Personal information
- Full name: Mohammed Abid Hossain
- Date of birth: 31 October 1995 (age 30)
- Place of birth: Dhaka, Bangladesh
- Height: 1.80 m (5 ft 11 in)
- Position: Left back

Youth career
- 2006–2013: Palm Beach Tiger SC

Senior career*
- Years: Team / Apps / (Gls)
- 2014–2016: Palm Beach FC / 62 / (2)
- 2017–2023: Mohammedan SC / 80 / (0)

= Abid Hossain =

Bangladeshi footballer

Mohammed Abid Hossain (মোহাম্মদ আবিদ হোসেন ; born 31 October 1995) is a former Bangladeshi-American footballer who played as a left back.

==Early life==
Abid was born in Dhaka, the capital of Bangladesh to mother Lucky Hossain and father Abul Hossain (former Mohammedan SC and Bangladesh National Football Team captain ).His family moved to West Palm Beach, Florida when he was just 5 years old. He grew up in the city of Greenacres where he attended John I. Leonard High School.

==Club career==
Abid's career began with the Palm Beach Tiger Sporting Club when he was just 10 years old.

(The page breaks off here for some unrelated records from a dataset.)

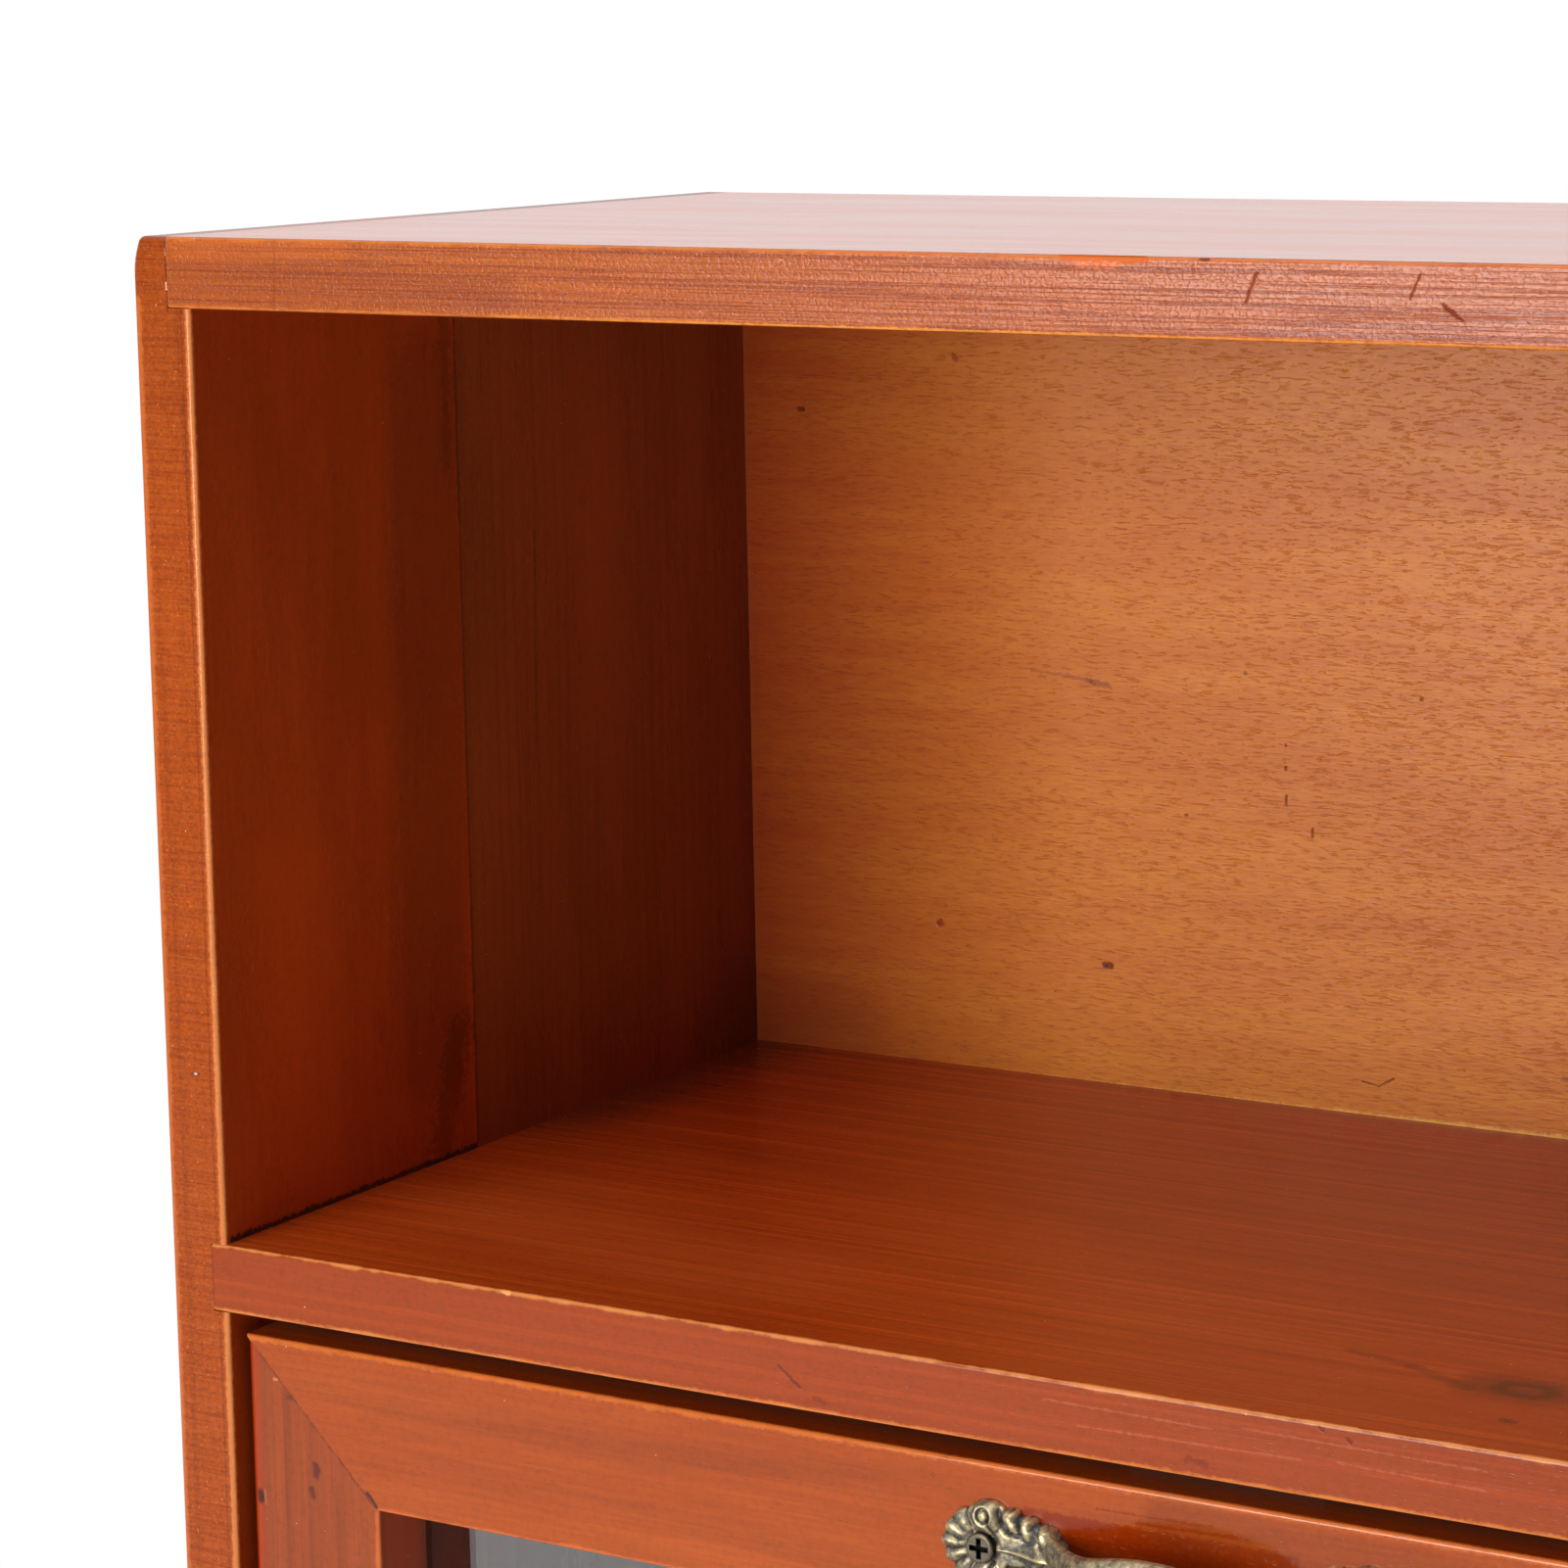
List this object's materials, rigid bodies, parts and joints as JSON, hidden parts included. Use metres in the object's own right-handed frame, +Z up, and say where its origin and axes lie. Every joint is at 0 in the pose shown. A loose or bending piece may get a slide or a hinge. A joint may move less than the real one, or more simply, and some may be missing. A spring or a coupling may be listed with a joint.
{
  "type": "desktop cabinet",
  "caption": "Small stained-wood desktop cabinet: an open bay over stacked glazed doors that drop forward on bottom hinges, with bronze bow handles.",
  "frame": {"origin": "middle of the underside of the bottom board, on the surface the cabinet stands on", "axes": "+Z up, -Y towards the front with the doors, +X to the right of someone facing the doors"},
  "size_m": [0.39, 0.1818, 0.5],
  "materials": {
    "stained_pine": "red-brown stain under satin lacquer, edges rubbed lighter",
    "plywood": "stained thin plywood",
    "glass": "clear float glass",
    "antique_bronze": "antique bronze plating, ridges rubbed bright",
    "dark_steel": "blackened steel",
    "zinc_steel": "zinc-plated steel",
    "hinge_brass": "brass plating",
    "catch_plastic": "moulded brown plastic",
    "magnet": "sintered ferrite"
  },
  "bodies": {
    "cabinet": {"back_nails": "zinc_steel", "back_panel": "plywood", "bottom_board": "stained_pine", "lower_catch_housing": "catch_plastic", "lower_catch_magnet": "magnet", "lower_catch_poles": "zinc_steel", "lower_catch_screws": "zinc_steel", "lower_hinge_fixed_screws": "hinge_brass", "lower_hinge_left_fixed_leaf": "hinge_brass", "lower_hinge_pins": "hinge_brass", "lower_hinge_right_fixed_leaf": "hinge_brass", "middle_shelf": "stained_pine", "open_bay_shelf": "stained_pine", "side_brads": "zinc_steel", "side_left_front_board": "stained_pine", "side_left_rear_board": "stained_pine", "side_right_front_board": "stained_pine", "side_right_rear_board": "stained_pine", "top_board": "stained_pine", "upper_catch_housing": "catch_plastic", "upper_catch_magnet": "magnet", "upper_catch_poles": "zinc_steel", "upper_catch_screws": "zinc_steel", "upper_hinge_fixed_screws": "hinge_brass", "upper_hinge_left_fixed_leaf": "hinge_brass", "upper_hinge_pins": "hinge_brass", "upper_hinge_right_fixed_leaf": "hinge_brass"},
    "lower_door": {"lower_door_brads": "zinc_steel", "lower_door_button_screws": "zinc_steel", "lower_door_handle": "antique_bronze", "lower_door_handle_screws": "dark_steel", "lower_door_pane": "glass", "lower_door_rail_bottom": "stained_pine", "lower_door_rail_top": "stained_pine", "lower_door_stile_left": "stained_pine", "lower_door_stile_right": "stained_pine", "lower_door_turn_buttons": "zinc_steel", "lower_hinge_door_screws": "hinge_brass", "lower_hinge_left_door_leaf": "hinge_brass", "lower_hinge_right_door_leaf": "hinge_brass", "lower_strike_plate": "zinc_steel", "lower_strike_screw": "zinc_steel"},
    "upper_door": {"upper_door_brads": "zinc_steel", "upper_door_button_screws": "zinc_steel", "upper_door_handle": "antique_bronze", "upper_door_handle_screws": "dark_steel", "upper_door_pane": "glass", "upper_door_rail_bottom": "stained_pine", "upper_door_rail_top": "stained_pine", "upper_door_stile_left": "stained_pine", "upper_door_stile_right": "stained_pine", "upper_door_turn_buttons": "zinc_steel", "upper_hinge_door_screws": "hinge_brass", "upper_hinge_left_door_leaf": "hinge_brass", "upper_hinge_right_door_leaf": "hinge_brass", "upper_strike_plate": "zinc_steel", "upper_strike_screw": "zinc_steel"}
  },
  "joints": [
    {"name": "lower_door_drop", "type": "hinge", "parent": "cabinet", "child": "lower_door", "pos_m": [0, -0.083, 0.0132], "axis": [1, 0, 0], "range_deg": [0, 90]},
    {"name": "upper_door_drop", "type": "hinge", "parent": "cabinet", "child": "upper_door", "pos_m": [0, -0.083, 0.1707], "axis": [1, 0, 0], "range_deg": [0, 90]}
  ]
}
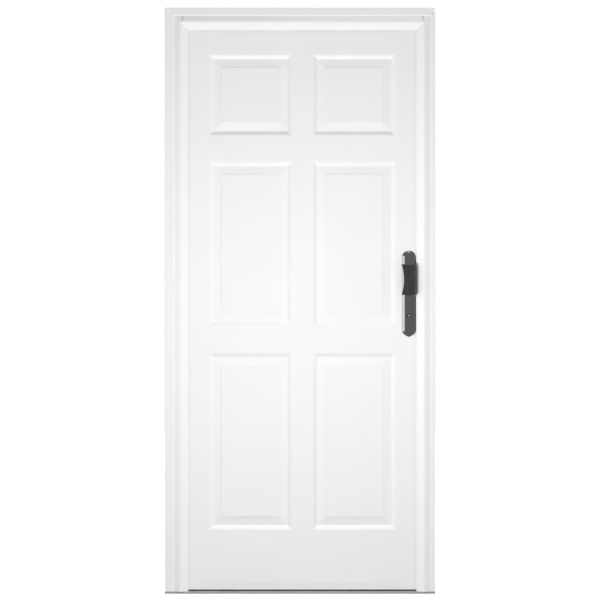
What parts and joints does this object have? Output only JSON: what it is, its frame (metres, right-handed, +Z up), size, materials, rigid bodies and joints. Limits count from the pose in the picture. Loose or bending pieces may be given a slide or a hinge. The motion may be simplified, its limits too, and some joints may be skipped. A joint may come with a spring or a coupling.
{
  "type": "panelled front door",
  "caption": "White pressed-steel six-panel entrance door hung in its folded frame, opening inwards, with a dark pull plate, roller catch and deadbolt.",
  "frame": {"origin": "middle of the threshold's underside, on the floor, midway through the frame's depth", "axes": "+X right as seen from outside, towards the lock; +Y into the building; +Z up"},
  "size_m": [0.95, 0.15, 2.057],
  "materials": {
    "threshold": "mill extruded",
    "white_enamel": "satin powder coat",
    "seal_rubber": "extruded",
    "zinc_steel": "zinc plated",
    "hinge_steel": "satin",
    "foam": "rigid foam",
    "dark_nickel": "polished black nickel",
    "bright_steel": "ground",
    "lock_brass": "nickel-washed",
    "roller_nylon": "moulded"
  },
  "bodies": {
    "frame": {"sill": "threshold", "hinge_jamb": "white_enamel", "lock_jamb": "white_enamel", "frame_head": "white_enamel", "hinge_seal": "seal_rubber", "lock_seal": "seal_rubber", "head_seal": "seal_rubber", "strike_plate": "zinc_steel", "strike_box": "zinc_steel", "strike_screws": "zinc_steel", "hinge_frame_1": "hinge_steel", "hinge_frame_2": "hinge_steel", "hinge_frame_3": "hinge_steel", "hinge_pin_1": "hinge_steel", "hinge_pin_2": "hinge_steel", "hinge_pin_3": "hinge_steel", "hinge_frame_screws": "zinc_steel"},
    "leaf": {"outer_skin": "white_enamel", "inner_skin": "white_enamel", "hinge_edge_channel": "zinc_steel", "lock_edge_channel": "zinc_steel", "top_channel": "zinc_steel", "bottom_channel": "zinc_steel", "foam_core": "foam", "lock_reinforcement": "zinc_steel", "bottom_sweep": "seal_rubber", "hinge_leaf_1": "hinge_steel", "hinge_leaf_2": "hinge_steel", "hinge_leaf_3": "hinge_steel", "hinge_leaf_screws": "zinc_steel", "outer_plate": "dark_nickel", "outer_grip": "dark_nickel", "outer_grip_screws": "zinc_steel", "inner_plate": "dark_nickel", "inner_grip": "dark_nickel", "inner_grip_screws": "zinc_steel", "plate_bolts": "dark_nickel", "lock_case": "zinc_steel", "lock_cover": "zinc_steel", "lock_faceplate": "bright_steel", "faceplate_screws": "bright_steel", "lock_cylinder": "lock_brass", "cylinder_screw": "bright_steel", "latch_spring": "bright_steel"},
    "catch": {"latch_carriage": "bright_steel", "roller_pin": "bright_steel"},
    "roller": {"latch_roller": "roller_nylon"},
    "bolt": {"deadbolt": "bright_steel"},
    "turn": {"thumbturn_knob": "dark_nickel", "turn_spindle": "zinc_steel", "lock_cam": "zinc_steel"},
    "plug": {"key_plug": "lock_brass"}
  },
  "joints": [
    {"name": "leaf_swing", "type": "hinge", "parent": "frame", "child": "leaf", "pos_m": [-0.4055, 0.043, 1], "axis": [0, 0, 1], "range_deg": [0, 110]},
    {"name": "catch_slide", "type": "slide", "parent": "leaf", "child": "catch", "axis": [-1, 0, 0], "range_m": [0, 0.005], "stiffness_N_per_m": 2000, "springref_m": -0.004, "deforming": ["latch_spring"]},
    {"name": "roller_spin", "type": "hinge", "parent": "catch", "child": "roller", "pos_m": [0.417, 0.011, 1.067], "axis": [0, 0, 1], "continuous": true},
    {"name": "turn_knob", "type": "hinge", "parent": "leaf", "child": "turn", "pos_m": [0.3835, 0.011, 0.977], "axis": [0, 1, 0], "range_deg": [0, 90]},
    {"name": "bolt_throw", "type": "slide", "parent": "leaf", "child": "bolt", "axis": [1, 0, 0], "range_m": [0, 0.02]},
    {"name": "plug_turn", "type": "hinge", "parent": "leaf", "child": "plug", "pos_m": [0.3835, 0, 0.977], "axis": [0, 1, 0], "range_deg": [0, 90]}
  ],
  "couplings": [
    {"joint": "turn_knob", "follows": "bolt_throw", "rad_per_m": 78.54}
  ]
}
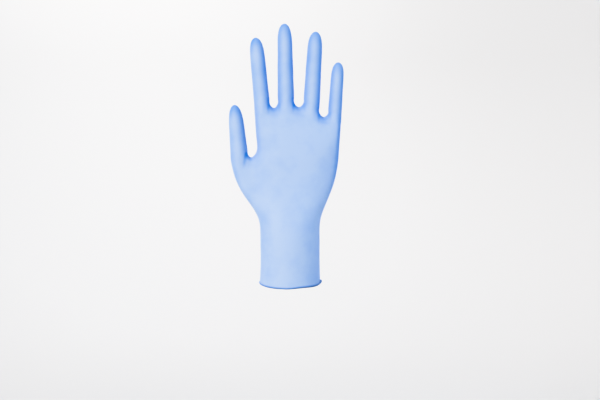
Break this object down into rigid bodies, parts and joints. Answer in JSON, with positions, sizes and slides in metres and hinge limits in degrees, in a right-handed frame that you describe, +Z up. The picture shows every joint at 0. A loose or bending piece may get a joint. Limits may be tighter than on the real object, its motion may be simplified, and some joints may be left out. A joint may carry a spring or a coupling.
{
  "type": "nitrile exam glove",
  "caption": "Thin blue nitrile exam glove in its worn form: tapered fingers and thumb, smooth palm, and a round cuff with a rolled bead.",
  "frame": {"origin": "centre of the wrist opening, at the lowest plane of the rolled bead", "axes": "+Z up from the opening to the fingertips, +X from the thumb's side to the little finger's side, +Y through the palm"},
  "size_m": [0.1051, 0.058, 0.2396],
  "materials": {
    "nitrile_film": "matte"
  },
  "bodies": {
    "root": {"glove": "nitrile_film"}
  },
  "joints": []
}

He also played for his local school team L.C. Swain. After he graduated from high school, he decided to move to Bangladesh to pursue his career with the Mohammedan SC, where he is the first Bangladeshi-American to ever play in the Bangladesh Football League.

==Style of play==
Abid is a quick and speedy player as he likes to play in Left Back positions.

==International career==
In 2022, Abid was named in the Bangladesh national football team's preliminary 35-man roster. However, he was unable to participate after suffering an injury. He never made an appearance for the senior national team. He continued playing domestic football before stopping his playing career in 2024.